Of course, there are issues where the multilateral negotiating forums present India a stark choice between standing up for its national interests more narrowly defined and the global responsibility to forge an accord. One such arena is the world trade talks, where the collapse of negotiations on the Doha Round in early 2008 was largely ascribed to India’s intransigence in refusing a compromise on the key question of agriculture. (The talks have resumed and India is consciously making more conciliatory noises, but no substantive change in policy appears imminent.) Another is the climate change arena, where India’s role at the Copenhagen Conference in December 2009 as a key component of the BASIC alliance with Brazil, China and South Africa managed, in the prime minister’s words, to make it part of the solution rather than part of the problem.
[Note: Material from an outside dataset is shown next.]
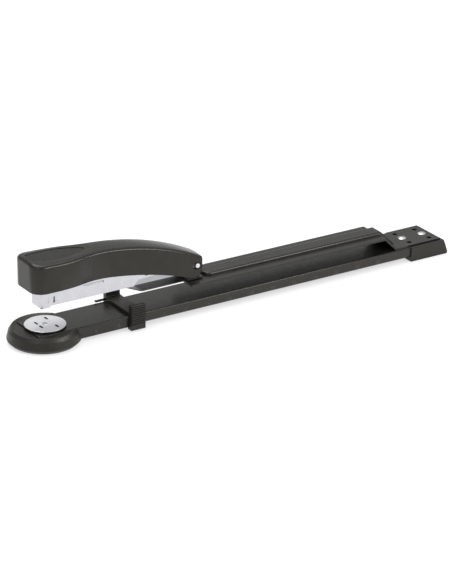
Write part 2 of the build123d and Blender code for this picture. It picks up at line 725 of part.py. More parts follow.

India’s negotiating posture remains that it supports some reduction in the intensity of growth of its emissions and some measures in mitigation of global warming (both in evident self-interest, since the degradation of India’s environment is India’s own problem first and foremost); but that it will not agree to legally binding emissions cuts, since it believes these betray the Kyoto principle of ‘common but differentiated responsibility’ for global warming on the part of the developed countries and the developing. The challenge remains of reconciling two Indian interests, that of striving on the one hand for the global public good of a healthier environment across the planet, while defending on the other the right of Indians to develop themselves and emerge from poverty (a task that evidently requires energy, which in turn will produce emissions). But on both issues — trade and climate change — India has emerged as a key player, one of a handful of countries crucial to a negotiated outcome.